1. If you live in New York or somewhere near it, see As You Like It in the park. Done straight (as it were), minimal bits of business/moving parts, funny fool, doublets and hose, feathered caps, the works. And a remarkably beautiful set (remember the giant Julius Caesar head?). Prithee, make haste! I gladly adventure my discretion.

2. Thanks in great part to the brilliance of this man, there are now deli.cio.us categories on emdashes. Since they require re-editing by hand, it’s a gradual process. It’s fun, and it’ll keep evolving. As always, please send suggestions for emdashes features (recent contribution: archive all the online book reviews into one post) and things you want to know more about (writers, artists, enigmatic advertisers, people/places/things mentioned in New Yorker pieces, Papua New Guinea penis gourds, etc.), and I’ll do my best to get on the case. As you know, this is not a gossip sheet (other people do that so unmatchably well, and I try to have a certain amount of discretion), but a way to fill those fidgety moments between issue-reading with posts that help, question, amuse, and even, sometimes, Shed Light.
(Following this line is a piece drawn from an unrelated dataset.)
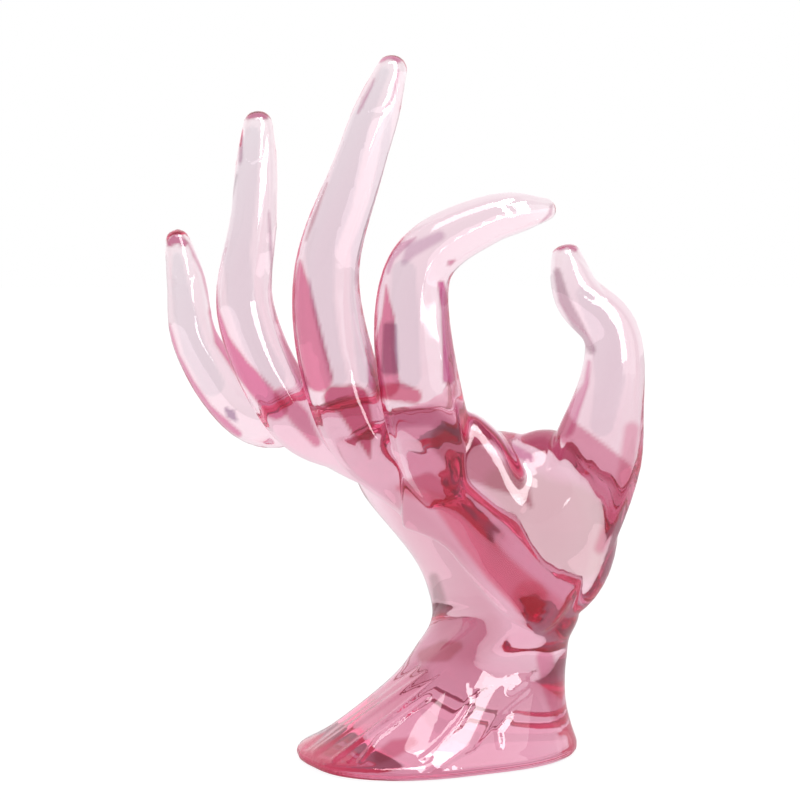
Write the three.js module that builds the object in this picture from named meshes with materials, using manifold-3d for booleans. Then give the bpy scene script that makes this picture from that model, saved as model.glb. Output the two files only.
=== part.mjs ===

Special report: Seattle is nice

I might do this today, among many other things (coffee, salmon).

This just in: a swell poem by my friend Damian Fallon, who just happens to have written about my favorite subject (no, not marzipan, Donald Antrim, or the still-nonexistent Hipster Express, which would run 24/7 from Bedford to Smith to 7th Ave. to Long Island City to Dumbo to Astoria to [fill in the blanks], not necessarily in that order; DJ changes nightly).

Merely a line,
a clip of an hypotenuse,
a snippet of the horizon.
A fallen l,
a tired I,
dash, emdash—
for being the width of m;
a symbol to indicate a break
in thought or sentence structure.
Or used to mark
absence, what is there
when something is not
there, as in “G—dammit,”
implying that God is there
when God isn’t there at all.
Or to symbolize time passing,
to stand in for your life,
the year of your birth holding
it out like a plank.
How it waits for you,
offering its hand,
knowing
it will be complete—

So tell me, why do I live in New York again?